I am a Marine Corps veteran (I served from 1954 to 1960). After graduation, I joined to serve my country, of which I am extremely proud. In my own little way, I wanted to make certain that liberty and justice for all prevailed. I served so that people were free to protest, hold demonstrations, sit during the Pledge of Allegiance, and even burn the American flag as a form of protest.

I still stand for the pledge, but I absolutely refuse to say the word “God.” I want the word eliminated out of respect for atheists, agnostics, Jews, Muslims, Buddhists, and other non-Christians. I will not say “with liberty and justice for all,” especially in light of how our country is presently governed, because that concept has been almost eliminated from our country.
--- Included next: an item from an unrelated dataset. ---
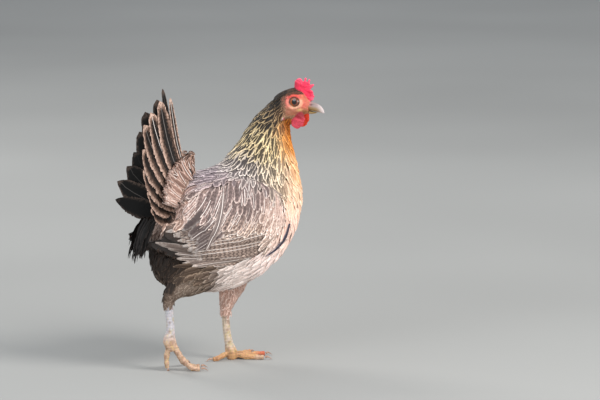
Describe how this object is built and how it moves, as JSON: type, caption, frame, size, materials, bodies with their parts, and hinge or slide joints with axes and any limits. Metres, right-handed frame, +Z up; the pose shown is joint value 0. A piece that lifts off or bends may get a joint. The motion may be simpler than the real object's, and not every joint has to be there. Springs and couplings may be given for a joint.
{
  "type": "hen",
  "caption": "Life-size still model of a walking hen, standing on one flat foot and the toes of the other, with its head turned to the side.",
  "frame": {"origin": "on the floor, below the middle of the whole hen seen from above", "axes": "+Z up, +X the way the hen walks, +Y its left side"},
  "size_m": [0.2792, 0.1544, 0.399],
  "materials": {
    "breast_feather": "soft matt contour feathers, cream to grey-brown",
    "hackle": "long narrow feathers, black centres with straw edges",
    "crown": "short dark feathers and bare wrinkled facial skin",
    "wing_covert": "overlapping broad feathers, pinkish cream with grey and tan mottling",
    "flight_feather": "long stiff feathers, pinkish brown with dark streaks",
    "tail_feather": "stiff glossy black blades, brown and ragged at the outer edges",
    "tail_covert": "tan and salmon feathers with pale shafts",
    "undertail": "loose black wispy feathers",
    "thigh_feather": "fluffy off-white feathers",
    "leg_scale": "rows of horny scales, grey-white to tan",
    "claw": "blunt brown horn",
    "comb": "fine-grained moist red skin",
    "earlobe": "pale smooth skin with a red edge",
    "beak": "smooth pale grey horn, olive along its edges",
    "eye": "wet glossy orange-brown eye with a black pupil"
  },
  "bodies": {
    "root": {"beak_lower": "beak", "beak_upper": "beak", "claw_left_inner": "claw", "claw_left_middle": "claw", "claw_left_outer": "claw", "claw_left_rear": "claw", "claw_right_inner": "claw", "claw_right_middle": "claw", "claw_right_outer": "claw", "claw_right_rear": "claw", "comb": "comb", "earlobe_left": "earlobe", "earlobe_right": "earlobe", "eye_left": "eye", "eye_right": "eye", "head": "crown", "neck": "hackle", "shank_left": "leg_scale", "shank_right": "leg_scale", "sickle_left": "tail_feather", "sickle_right": "tail_feather", "tail_coverts_left": "tail_covert", "tail_coverts_right": "tail_covert", "tail_left_1": "tail_feather", "tail_left_2": "tail_feather", "tail_left_3": "tail_feather", "tail_left_4": "tail_feather", "tail_left_5": "tail_feather", "tail_left_6": "tail_feather", "tail_left_7": "tail_feather", "tail_right_1": "tail_feather", "tail_right_2": "tail_feather", "tail_right_3": "tail_feather", "tail_right_4": "tail_feather", "tail_right_5": "tail_feather", "tail_right_6": "tail_feather", "tail_right_7": "tail_feather", "tail_saddle": "tail_covert", "thigh_left": "thigh_feather", "thigh_right": "thigh_feather", "toe_left_inner": "leg_scale", "toe_left_middle": "leg_scale", "toe_left_outer": "leg_scale", "toe_left_rear": "leg_scale", "toe_right_inner": "leg_scale", "toe_right_middle": "leg_scale", "toe_right_outer": "leg_scale", "toe_right_rear": "leg_scale", "trunk": "breast_feather", "undertail": "undertail", "wattle_left": "comb", "wattle_right": "comb", "wing_left_coverts": "wing_covert", "wing_left_primaries": "flight_feather", "wing_left_secondaries": "flight_feather", "wing_right_coverts": "wing_covert", "wing_right_primaries": "flight_feather", "wing_right_secondaries": "flight_feather"}
  },
  "joints": []
}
I have this fantasy: Suppose every woman in American, every person of color, every member of a religion besides Christian fundamentalism, every atheist and agnostic, every member of the LGBTQUI community, every Dreamer, every poor person, everyone who is denied medical access, and every homeless person took a knee. The only people who would be left standing would be Christian fundamentalists and a bunch of filthy-rich, self-absorbed white men—who are presently running our country, elected or not.
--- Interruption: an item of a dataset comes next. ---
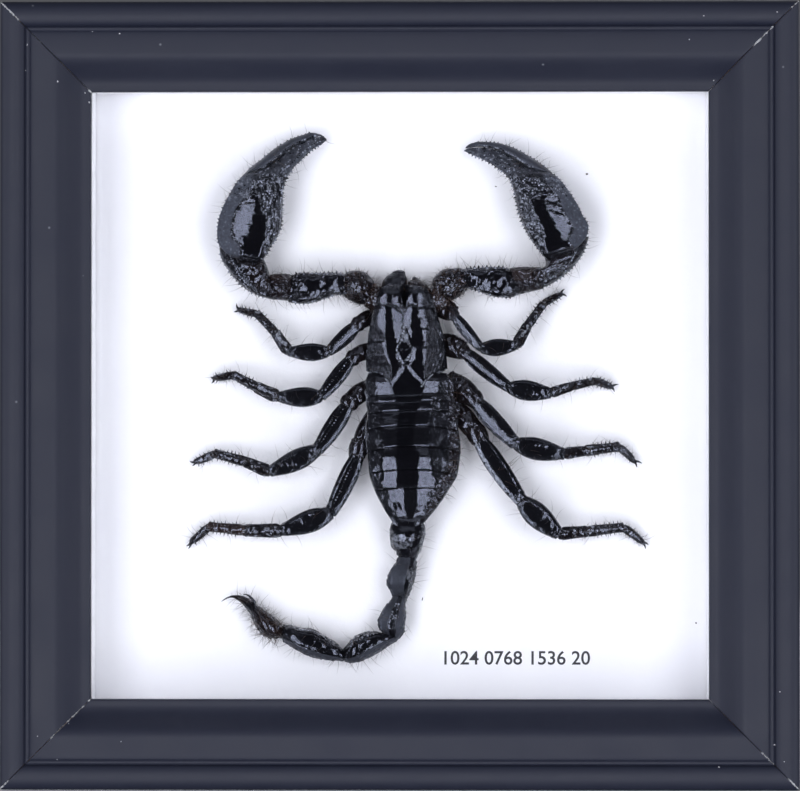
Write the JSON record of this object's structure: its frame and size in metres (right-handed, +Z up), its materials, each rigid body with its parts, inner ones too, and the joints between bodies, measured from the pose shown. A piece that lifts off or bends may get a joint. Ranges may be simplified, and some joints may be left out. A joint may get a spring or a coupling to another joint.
{
  "type": "framed scorpion specimen",
  "caption": "Dried black forest scorpion, legs and pincers spread, mounted on a white board behind glass in a square black moulded shadow-box frame.",
  "frame": {"origin": "middle of the footprint, at the underside of the bottom rail", "axes": "-Y out of the glass towards the viewer, +X to the viewer's right, +Z up"},
  "size_m": [0.152, 0.0322, 0.15],
  "materials": {
    "moulding": "satin blue-black paint on a moulded rail, pale raw edge at the mitres",
    "pane_glass": "clear flat glass",
    "white_liner": "matt white foam-core strip",
    "white_board": "matt white, finely fibrous face",
    "backing": "brown hardboard",
    "zinc_steel": "zinc-plated steel",
    "black_shell": "glossy black dried shell, granular in places",
    "leg_shell": "glossy black-brown dried shell"
  },
  "bodies": {
    "root": {"rail_top": "moulding", "rail_bottom": "moulding", "rail_left": "moulding", "rail_right": "moulding", "glass_pane": "pane_glass", "liner_top": "white_liner", "liner_bottom": "white_liner", "liner_left": "white_liner", "liner_right": "white_liner", "mount_board": "white_board", "back_panel": "backing", "tab_top": "zinc_steel", "tab_bottom": "zinc_steel", "tab_left": "zinc_steel", "tab_right": "zinc_steel", "hanger": "zinc_steel", "hanger_nail_left": "zinc_steel", "hanger_nail_right": "zinc_steel", "carapace": "black_shell", "abdomen": "black_shell", "jaw_left": "black_shell", "jaw_right": "black_shell", "pincer_left_arm": "black_shell", "pincer_left_forearm": "black_shell", "pincer_left_hand": "black_shell", "pincer_left_finger": "black_shell", "pincer_right_arm": "black_shell", "pincer_right_forearm": "black_shell", "pincer_right_hand": "black_shell", "pincer_right_finger": "black_shell", "tail_1": "black_shell", "tail_2": "black_shell", "tail_3": "black_shell", "tail_4": "black_shell", "tail_5": "black_shell", "stinger": "black_shell", "leg_left_1_thigh": "leg_shell", "leg_left_1_knee": "leg_shell", "leg_left_1_foot": "leg_shell", "leg_left_2_thigh": "leg_shell", "leg_left_2_knee": "leg_shell", "leg_left_2_foot": "leg_shell", "leg_left_3_thigh": "leg_shell", "leg_left_3_knee": "leg_shell", "leg_left_3_foot": "leg_shell", "leg_left_4_thigh": "leg_shell", "leg_left_4_knee": "leg_shell", "leg_left_4_foot": "leg_shell", "leg_right_1_thigh": "leg_shell", "leg_right_1_knee": "leg_shell", "leg_right_1_foot": "leg_shell", "leg_right_2_thigh": "leg_shell", "leg_right_2_knee": "leg_shell", "leg_right_2_foot": "leg_shell", "leg_right_3_thigh": "leg_shell", "leg_right_3_knee": "leg_shell", "leg_right_3_foot": "leg_shell", "leg_right_4_thigh": "leg_shell", "leg_right_4_knee": "leg_shell", "leg_right_4_foot": "leg_shell"}
  },
  "joints": []
}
That’s scary! I hope not only athletes but also others who believe in liberty and justice for all will continue to take a knee. And if the yellow-bellied team owners disallow taking a knee, my protest will be to never watch another professional sports game. Who cares if one little old man takes a knee? No one! But imagine if millions of people did this quiet form of protest. I suspect some of those team owners might care!

Are you a take-a-knee person?


Image courtesy of Keith Allison (CC BY-SA 2.0)

2 Responses to Take a Knee

  • Hmmm…I think I can say that I am a “take a knee” type of person. I wish there was something I could do at City Council Meetings and other government meetings that is the equivalent to “take a knee ” protests during the pledge of allegiance that would be noticable. What do we do if we are sitting in the bleachers and/or chairs that are set up so that there is no place “to take a knee”?

  • I am a “take a knee” type person. I do not say “Justice and liberty” when I say the pledge. I say “some” in the place of ”all” because I am quite sure we do not have liberty and justice for “all”. I follow the “Innocence Project” and admire what those lawyers are doing to bring to the light of day the injustices of our system through DNA testing and other forensic tests. Too bad they can’t hold prosecuter’s responsible for all the times they withhold evidence that is supposed to be available to the defendant’s lawyer.

    I also write “letters to the editor” to three local newspapers about the injustices I see in our community, our world and today’s culture. I once met a young man who worked in Al Gore’s office. He told me that writing to the members of congress was a waste of my time and money. He said the interns in those offices read and write answering letters to the writer and use a stamp of the legislature members signature on those answers. He said the way to reach them is to write “letters to the editors” of all our local newspapers since all the congressmen and women employ a clipping service, they will put those letters on the legislature’s desk. You are reaching their constituency that way.